--- BEGIN SOURCE DATA ---

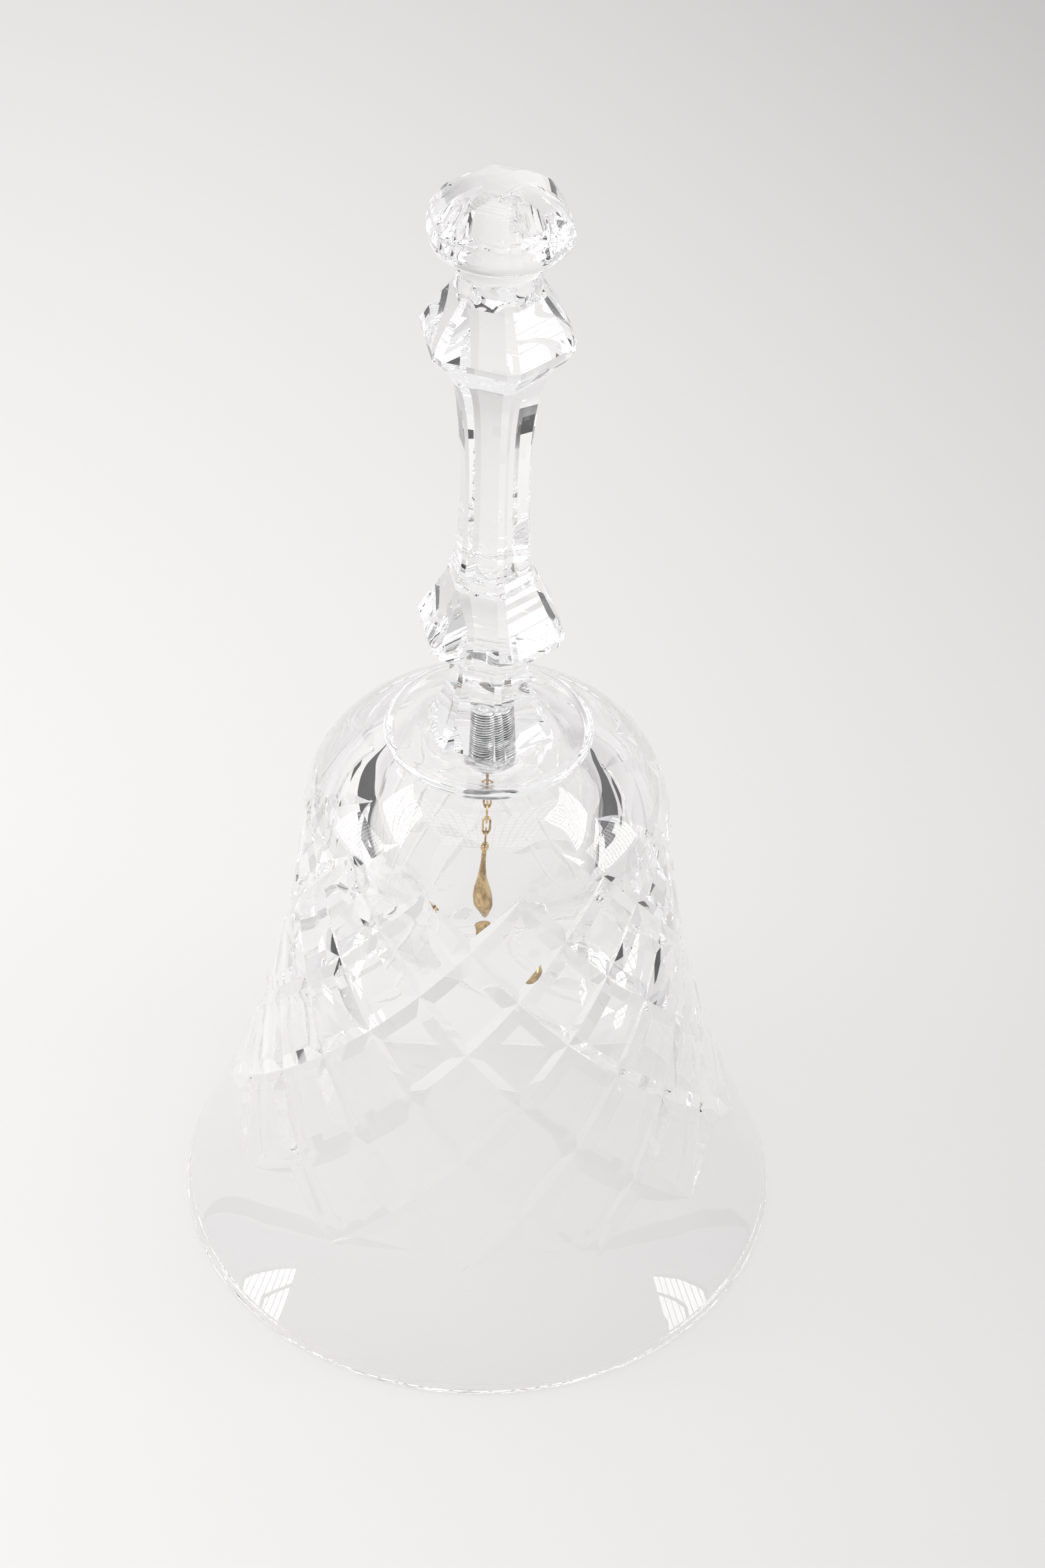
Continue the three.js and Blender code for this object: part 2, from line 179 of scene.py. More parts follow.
# Chain and clapper: the clapper's outline is (radius, height over its tip)
WIRE = 0.225
SLACK = 0.06
EYE_RADIUS = 0.85
PIN_RADIUS = 0.55
PIN_TOP = 95.0
LINK_WIDTH = 2.0
LINK_LENGTH = 3.6
LINK_PITCH = LINK_LENGTH - 4 * WIRE - SLACK
LINKS = 7
CHAIN_TOP = 87.2
HOOK_RADIUS = 0.62
CLAPPER_TIP = 58.3
CLAPPER = (
    (0.12, 0.05),
    (0.5, 0.25),
    (0.95, 0.7),
    (1.25, 1.5),
    (1.2, 2.5),
    (0.9, 3.8),
    (0.65, 5.4),
    (0.46, 7.6),
)

# Shades: the share of a metal's colour that is left where it is dull or dirty, and, last, in the painted
# shade of a thread's valleys
STEEL_SHADE = 0.72
PIN_SHADE = 0.6
BRASS_SHADE = (0.38, 0.3, 0.2)
# Painted shade: how dark the thread's valleys are painted
VALLEY_PAINTED_SHADE = 0.3

# Stage, metres: what stands at the side is given for the right, and the left mirrors it
FLOOR_LEVEL = -0.0001
FLOOR_SIZE = (12.0, 12.0)
# How far the floor's glow falls off, as painted light
FLOOR_LIGHT_FALLOFF = 0.22
SIDE_BOX = (0.6, -0.07, 0.25)
SIDE_BOX_AIM = (0.0, -0.07, 0.2)
SIDE_BOX_SIZE = (0.34, 0.36)
TOP_BOX = (0.0, 0.1, 1.1)
TOP_BOX_AIM = (0.0, 0.1, 0.0)
TOP_BOX_SIZE = (0.75, 1.05)
CARD = (0.6, -0.12, 0.0006)
CARD_SIZE = (0.74, 0.74)
LOW_SIDES = 0.75
BOUNCES = 32
LENS = 90.0
CAMERA = (0.0, -0.4627, 0.49229)
CAMERA_PAN = np.radians(-0.6855)
CAMERA_TILT = np.radians(48.8852)
CAMERA_ROLL = np.radians(1.8522)


# ---- Numbers ----


def step_smoothly(x, low, high):
    """0 below low, 1 above high, and 3t^2 - 2t^3 of the share t between them."""
    share = np.clip((x - low) / (high - low), 0, 1)
    return share * share * (3 - 2 * share)


def spans(points, steps):
    """A smooth curve through the points, with as many steps to each span.

    Each span is a cubic that starts and ends along the slopes at its points. A slope comes from the two
    neighbours, weighted by the square roots of their distances.
    """
    points = np.asarray(points, float)
    gaps = np.sqrt(np.linalg.norm(np.diff(points[:, :2], axis=0), axis=1))
    slope = np.gradient(points, np.concatenate([[0], np.cumsum(gaps)]), axis=0)
    t = np.linspace(0, 1, steps, endpoint=False)[None, :, None]
    width = gaps[:, None, None]
    curve = (
        (2 * t**3 - 3 * t**2 + 1) * points[:-1, None]
        + (t**3 - 2 * t**2 + t) * slope[:-1, None] * width
        + (3 * t**2 - 2 * t**3) * points[1:, None]
        + (t**3 - t**2) * slope[1:, None] * width
    )
    return np.concatenate([curve.reshape(-1, points.shape[1]), points[-1:]])


def waves(azimuth, *terms):
    """A sum of sines round the turn. Each term is a size, a whole number of waves and a phase."""
    return sum(size * np.sin(count * azimuth + phase) for size, count, phase in terms)


def turned(radius, azimuth, z):
    """Points at a radius and an azimuth, which is measured from the front, -Y, towards +X."""
    radius, azimuth, z = np.broadcast_arrays(radius, azimuth, z)
    return np.stack([radius * np.sin(azimuth), -radius * np.cos(azimuth), z], axis=-1)


# ---- Surfaces and pieces ----


def surface(points, closed=True, poles=None, back=None):
    """Vertices and triangles of a grid of points, rows by columns, whose columns run all the way round.

    A closed grid joins its last row to its first. Otherwise each end row is closed by its pole. back marks
    the quads that are cut along their other diagonal. Faces are turned outwards by the sign of the volume.
    """
    rows, columns = points.shape[:2]
    j, i = np.meshgrid(np.arange(rows if closed else rows - 1), np.arange(columns), indexing="ij")
    above, along = (j + 1) % rows, (i + 1) % columns
    a, b = j * columns + i, j * columns + along
    c, d = above * columns + along, above * columns + i
    flip = (np.zeros(a.shape, bool) if back is None else back)[..., None]
    first = np.where(flip, np.stack([a, b, d], -1), np.stack([a, b, c], -1))
    second = np.where(flip, np.stack([b, c, d], -1), np.stack([a, c, d], -1))
    faces = [first.reshape(-1, 3), second.reshape(-1, 3)]
    vertices = points.reshape(-1, 3)
    if not closed:
        start = rows * columns
        ring = np.arange(columns)
        after = (ring + 1) % columns
        last = start - columns
        faces.append(np.stack([np.full(columns, start), after, ring], -1))
        faces.append(np.stack([last + ring, last + after, np.full(columns, start + 1)], -1))
        vertices = np.concatenate([vertices, np.asarray(poles, float)])
    faces = np.concatenate(faces)
    corner = vertices[faces]
    volume = np.einsum("ij,ij->i", corner[:, 0], np.cross(corner[:, 1], corner[:, 2])).sum()
    return vertices, faces if volume > 0 else faces[:, ::-1]


def add_piece(name, surfaces, body, stands_for, look, sharp=30.0, amounts=None):
    """One piece from its surfaces, in millimetres, riding on a body in place of a node of the model.

    sharp is the angle in degrees past which an edge stays crisp. amounts are extra values on the vertices.
    """
    counts = np.cumsum([0] + [len(vertices) for vertices, _ in surfaces])
    vertices = np.concatenate([part for part, _ in surfaces]) * MM
    faces = np.concatenate([part + start for (_, part), start in zip(surfaces, counts)])
    mesh = bpy.data.meshes.new(name)
    mesh.vertices.add(len(vertices))
    mesh.vertices.foreach_set("co", vertices.astype(np.float32).ravel())
    mesh.loops.add(faces.size)
    mesh.loops.foreach_set("vertex_index", faces.astype(np.int32).ravel())
    mesh.polygons.add(len(faces))
    mesh.polygons.foreach_set("loop_start", np.arange(0, faces.size, 3, dtype=np.int32))
    mesh.update(calc_edges=True)
    if mesh.validate():
        raise RuntimeError(f"{name} has faces that don't hold together")
    mesh.polygons.foreach_set("use_smooth", np.ones(len(faces), bool))
    mesh.set_sharp_from_angle(angle=np.radians(sharp))
    for key, values in (amounts or {}).items():
        layer = mesh.attributes.new(key, "FLOAT", "POINT")
        layer.data.foreach_set("value", values.astype(np.float32).ravel())
    mesh.materials.append(look.owner)
    piece = bpy.data.objects.new(name, mesh)
    bpy.context.scene.collection.objects.link(piece)
    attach(piece, body)
    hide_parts(stands_for)
    return piece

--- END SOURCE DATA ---

## [EXERCISE DETAILS]
Print only the lines that run from the start of the listing to the line bearing "return share * share * (3 - 2 * share)"; please keep the first line and that last one, exactly as they appear.

## [RESPONSE FOR THIS EXERCISE]
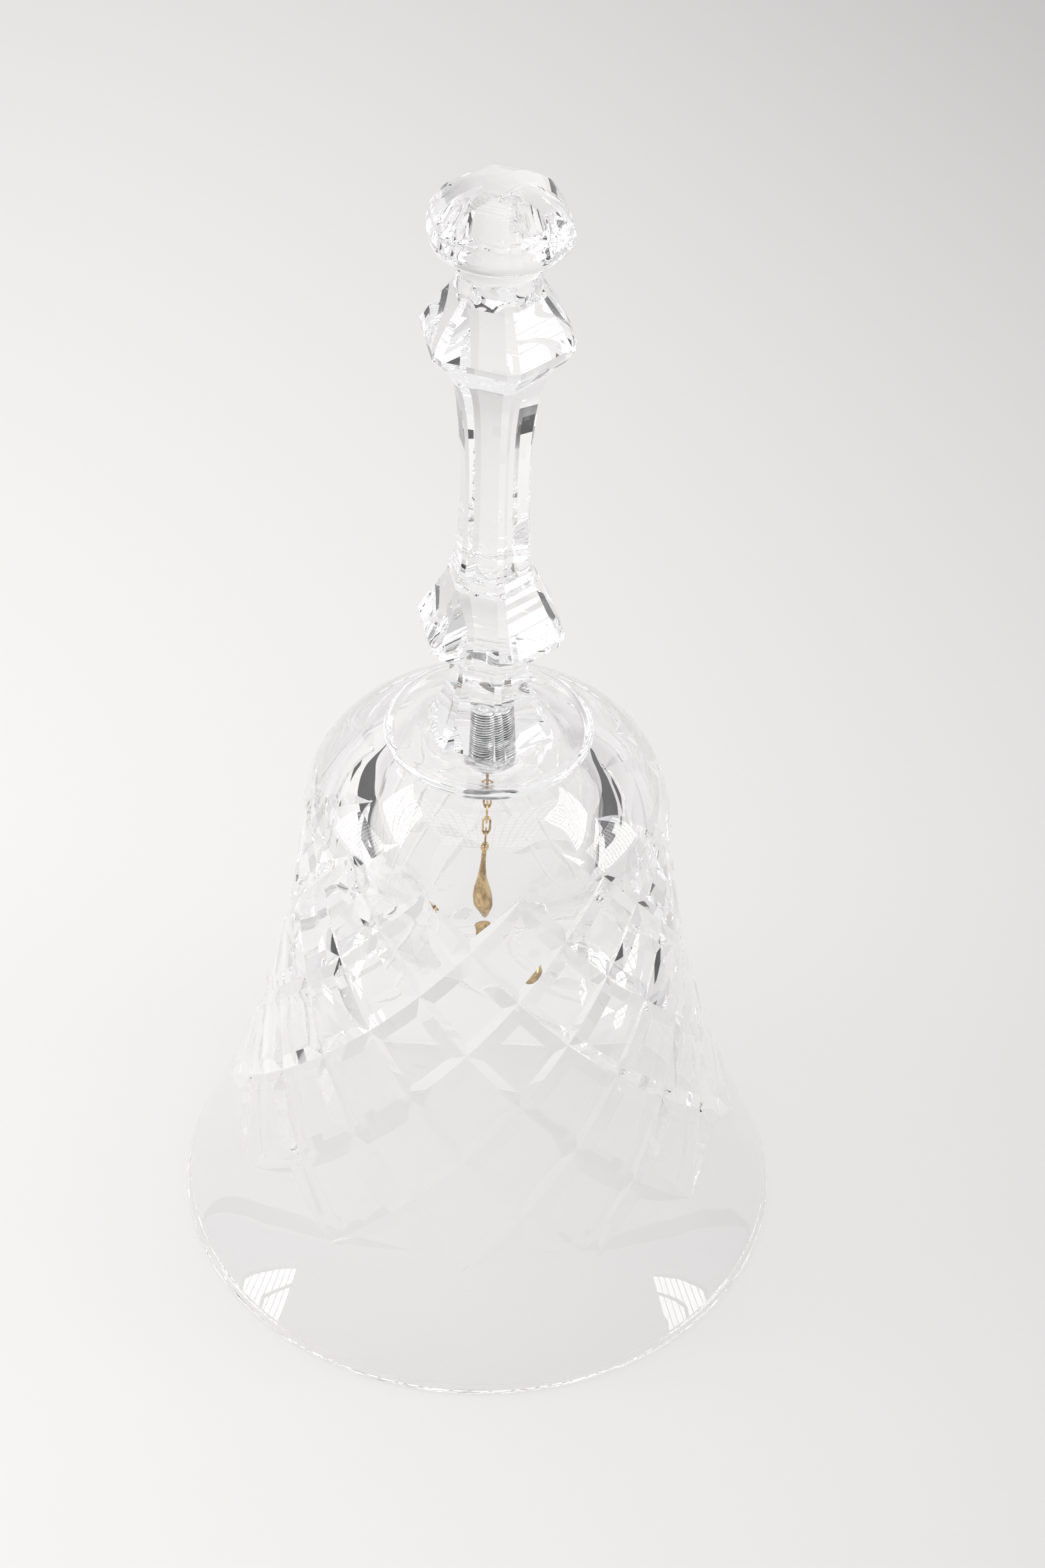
Continue the three.js and Blender code for this object: part 2, from line 179 of scene.py. More parts follow.
# Chain and clapper: the clapper's outline is (radius, height over its tip)
WIRE = 0.225
SLACK = 0.06
EYE_RADIUS = 0.85
PIN_RADIUS = 0.55
PIN_TOP = 95.0
LINK_WIDTH = 2.0
LINK_LENGTH = 3.6
LINK_PITCH = LINK_LENGTH - 4 * WIRE - SLACK
LINKS = 7
CHAIN_TOP = 87.2
HOOK_RADIUS = 0.62
CLAPPER_TIP = 58.3
CLAPPER = (
    (0.12, 0.05),
    (0.5, 0.25),
    (0.95, 0.7),
    (1.25, 1.5),
    (1.2, 2.5),
    (0.9, 3.8),
    (0.65, 5.4),
    (0.46, 7.6),
)

# Shades: the share of a metal's colour that is left where it is dull or dirty, and, last, in the painted
# shade of a thread's valleys
STEEL_SHADE = 0.72
PIN_SHADE = 0.6
BRASS_SHADE = (0.38, 0.3, 0.2)
# Painted shade: how dark the thread's valleys are painted
VALLEY_PAINTED_SHADE = 0.3

# Stage, metres: what stands at the side is given for the right, and the left mirrors it
FLOOR_LEVEL = -0.0001
FLOOR_SIZE = (12.0, 12.0)
# How far the floor's glow falls off, as painted light
FLOOR_LIGHT_FALLOFF = 0.22
SIDE_BOX = (0.6, -0.07, 0.25)
SIDE_BOX_AIM = (0.0, -0.07, 0.2)
SIDE_BOX_SIZE = (0.34, 0.36)
TOP_BOX = (0.0, 0.1, 1.1)
TOP_BOX_AIM = (0.0, 0.1, 0.0)
TOP_BOX_SIZE = (0.75, 1.05)
CARD = (0.6, -0.12, 0.0006)
CARD_SIZE = (0.74, 0.74)
LOW_SIDES = 0.75
BOUNCES = 32
LENS = 90.0
CAMERA = (0.0, -0.4627, 0.49229)
CAMERA_PAN = np.radians(-0.6855)
CAMERA_TILT = np.radians(48.8852)
CAMERA_ROLL = np.radians(1.8522)


# ---- Numbers ----


def step_smoothly(x, low, high):
    """0 below low, 1 above high, and 3t^2 - 2t^3 of the share t between them."""
    share = np.clip((x - low) / (high - low), 0, 1)
    return share * share * (3 - 2 * share)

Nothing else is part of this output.